Le livre s’achève donc sur la période du pontificat de François. Curieusement, s’agissant de l’ouvrage d’un universitaire, il ressemble plus, volontairement, sans doute, à une enquête journalistique qu’à un livre d’histoire scientifique. G. La Bella est remarquablement informé, a eu accès aux archives de la Compagnie, a manifestement une connaissance directe de plusieurs acteurs de son récit, mais un certain laxisme par rapport aux règles académiques, des jugements de valeur qui ne cachent guère les sentiments personnels de l’auteur, des passages qui frôlent l’hagiographie, tout cela nous écarte du style universitaire. Cependant peut-être les lecteurs préfèreront-ils cette vivacité à l’austérité scientifique !

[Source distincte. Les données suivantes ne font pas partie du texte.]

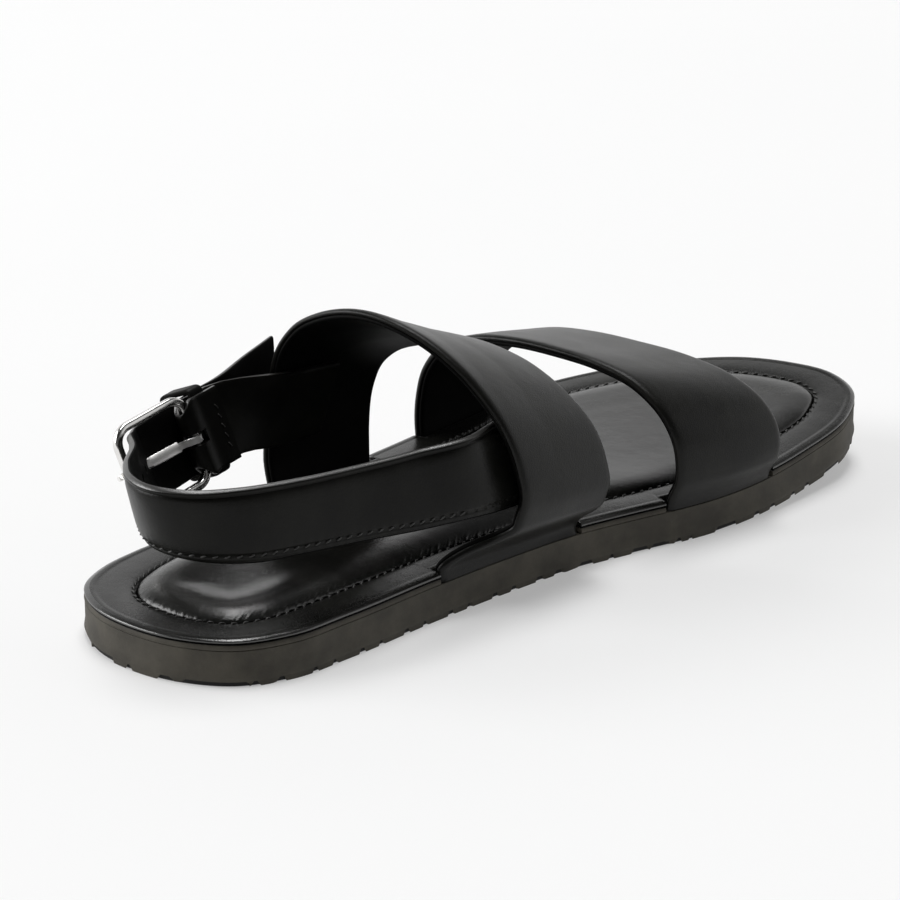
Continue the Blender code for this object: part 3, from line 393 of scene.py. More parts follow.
def columns_at(places, run, rows):
    """Rows of numbers read at places along their run, each column by itself."""
    return np.stack([np.interp(places, run, column) for column in rows.T], axis=-1)


def run_of(points):
    """Distance along a line of points from its start."""
    return np.r_[0, np.cumsum(np.linalg.norm(np.diff(points, axis=0), axis=1))]


def spring(along):
    """Lift of the toe above the floor plane: a power curve from the ball to the tip."""
    share = np.clip((np.asarray(along) / SOLE_LENGTH - SPRING_START) / (1 - SPRING_START), 0, None)
    return TOE_SPRING * share ** SPRING_POWER


def to_world(points, bent=True):
    """Points along, across, up to the model's axes, with the lift of the toe where bent."""
    lift = spring(points[..., 0]) if bent else 0
    along, across, up = (points[..., c] for c in range(3))
    return np.stack([across + ACROSS_SHIFT, ALONG_SHIFT - along, up + lift], axis=-1)


OUTLINE_CURVE = smooth_rows(np.array(OUTLINE) * (SOLE_LENGTH, SOLE_WIDTH), 20, closed=True)
HEEL_INDEX = int(OUTLINE_CURVE[:, 0].argmin())
TOE_INDEX = int(OUTLINE_CURVE[:, 0].argmax())


def outline_sides():
    """The inner and the outer side of the outline, both from heel to toe."""
    ring = np.roll(OUTLINE_CURVE, -HEEL_INDEX, axis=0)
    toe = (TOE_INDEX - HEEL_INDEX) % len(ring)
    return ring[:toe + 1], np.vstack([ring[toe:], ring[:1]])[::-1]


INNER_SIDE, OUTER_SIDE = outline_sides()


def edge_across(along, outer):
    """Across position of the sole's edge on one side."""
    side = OUTER_SIDE if outer else INNER_SIDE
    return np.interp(along, side[:, 0], side[:, 1])


def ring_distance(plan, ring):
    """Distance of plan points from the nearest point of a closed ring."""
    share = np.linspace(0, 1, 7)[:-1, None]
    dense = (ring[:, None] + (np.roll(ring, -1, axis=0) - ring)[:, None] * share).reshape(-1, 2)
    parts = np.array_split(plan, 40)
    return np.concatenate([np.linalg.norm(part[:, None] - dense[None], axis=2).min(axis=1) for part in parts])


def stations(extra=()):
    """Cross rows, closer together at the heel and the toe, with extra rows where a notch starts or ends."""
    heel, toe = INNER_SIDE[0, 0], INNER_SIDE[-1, 0]
    rows = heel + (toe - heel) * (1 - np.cos(np.pi * np.arange(STATIONS + 1) / STATIONS)) / 2
    return np.array(sorted(list(rows) + list(extra)))


def sole_ring(rows, inset):
    """Closed plan ring at an inset from the outline: inner side from heel to toe, outer side back."""
    sides = []
    for outer, side in ((False, INNER_SIDE), (True, OUTER_SIDE)):
        tangent = np.gradient(side, axis=0)
        tangent[0], tangent[-1] = ((0, 1), (0, -1)) if outer else ((0, -1), (0, 1))
        tangent = unit(tangent)
        inward = np.c_[-tangent[:, 1], tangent[:, 0]] * (-1 if outer else 1)
        place = np.c_[rows, np.interp(rows, side[:, 0], side[:, 1])]
        turn = unit(columns_at(rows, side[:, 0], inward))
        depth = inset(rows, outer) if callable(inset) else np.full(len(rows), inset)
        sides.append(place + turn * depth[:, None])
    return np.vstack([sides[0], sides[1][-2:0:-1]])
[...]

L’ouvrage reste passionnant, et il aide beaucoup à comprendre et à aimer la Compagnie. Certes les membres de la famille dominicaine sentiront nettement les différences organiques entre Jésuites et Dominicains, dans leur mode de gouvernance, par exemple, dans la place qu’occupe la prière liturgique, dans la nature de leur vie communautaire, dans l’existence ou non de branches monastique et laïque de l’Ordre, dans leur spiritualité, etc., mais l’on ne peut oublier que les deux Ordres se rapprochent fortement par l’importance pour chacun d’eux de l’intelligence de la Foi et par leur unique finalité : l’apostolat.
Comment ne pas admirer, à travers ses grandeurs et ses faiblesses, la générosité de l’engagement de la Compagnie au service de Dieu, de l’Église et des hommes ? Cette générosité, beaucoup de ses membres l’ont poussée en ce temps jusqu’au don suprême de soi : le martyre. Martyrs d’Albanie, de Syrie, du Liban, du Sud-Soudan, du Rwanda, du Mozambique, du Zimbabwe, du Mexique, du Salvador, du Brésil, du Venezuela…, tous assassinés en raison de leur engagement chrétien. Et martyre, en un sens plus particulier, de Pedro Arrupe, figure de sainteté, dont la cause de béatification a été introduite à Rome en 2019.